From time to time, all over the world, buses fly over cliffs. Or they run into utility poles. But usually there are reasons for such accidents, including negligence or engine failure. In one or two instances drivers have kidnapped their school-kid passengers until their parents or the state paid out handsome ransoms. Then there are the cases of twisted parents who drove their safety-belted kids into deep waters or simply drowned their babies in their bathtubs, on the basis that God had so directed. But always there’s a reason for such horrors—and when there are none, the cases remain open.
What did the insurance investigators discover about the mental condition of the Morne Sion driver? At the time he drove that bus over the cliff, what was the alcohol level in his blood? Could one or two of his passengers have tried to rob him, forcing him to lose control of his vehicle? Presumably the insurance company’s investigators checked every possibility yet came up empty-handed. Or did they?
Might the company have been required to pay more in respect of victims of a deliberate act as opposed to casualties of an imagined accident?
But all of that for another show.
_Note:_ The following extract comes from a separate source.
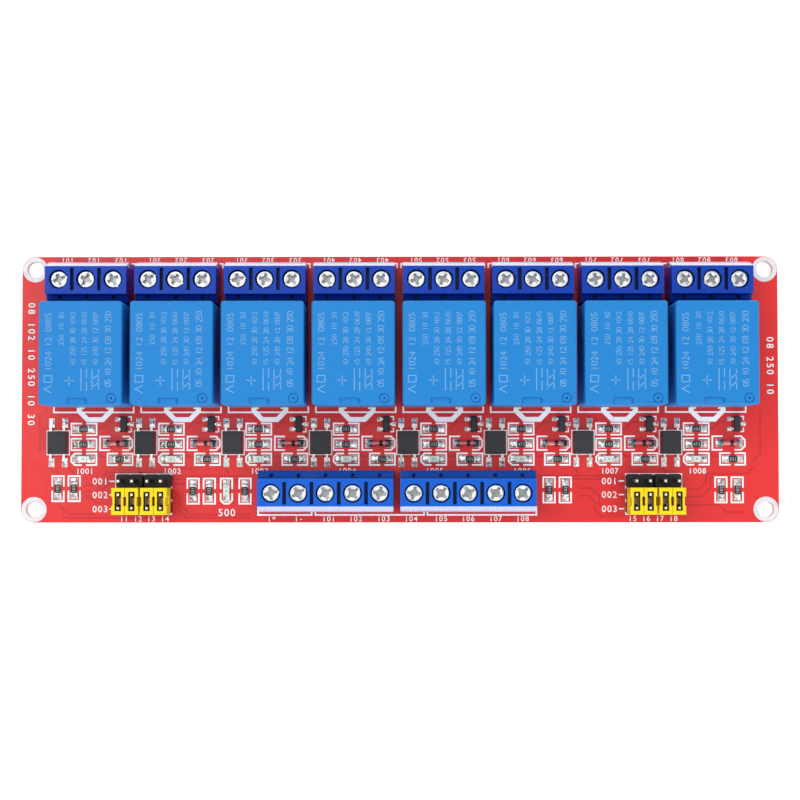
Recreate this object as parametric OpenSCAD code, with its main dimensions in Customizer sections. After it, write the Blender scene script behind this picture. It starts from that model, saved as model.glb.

What we do have here, in any event, is what appears to be a remarkable demonstration of unprecedented generosity by an institution that has never been famous for handing out money it didn’t have to. And while I’ve been assured insurance companies once in a blue moon pay for acts of God (if you have the appropriate policy) I doubt very much similar arrangements apply to suspected but unspoken devilish activities.
The insurance payout suggests boloms were not at play at Morne Sion—so far as insurance investigators were able to tell. The company generously chose to determine what happened was an accident. And since the bus owner-driver was a client, it did not hesitate to compensate relatives of the casualties. Nice.
One thing for certain, with Chantal still in the news, the insurance company’s timing couldn’t have been more on the button!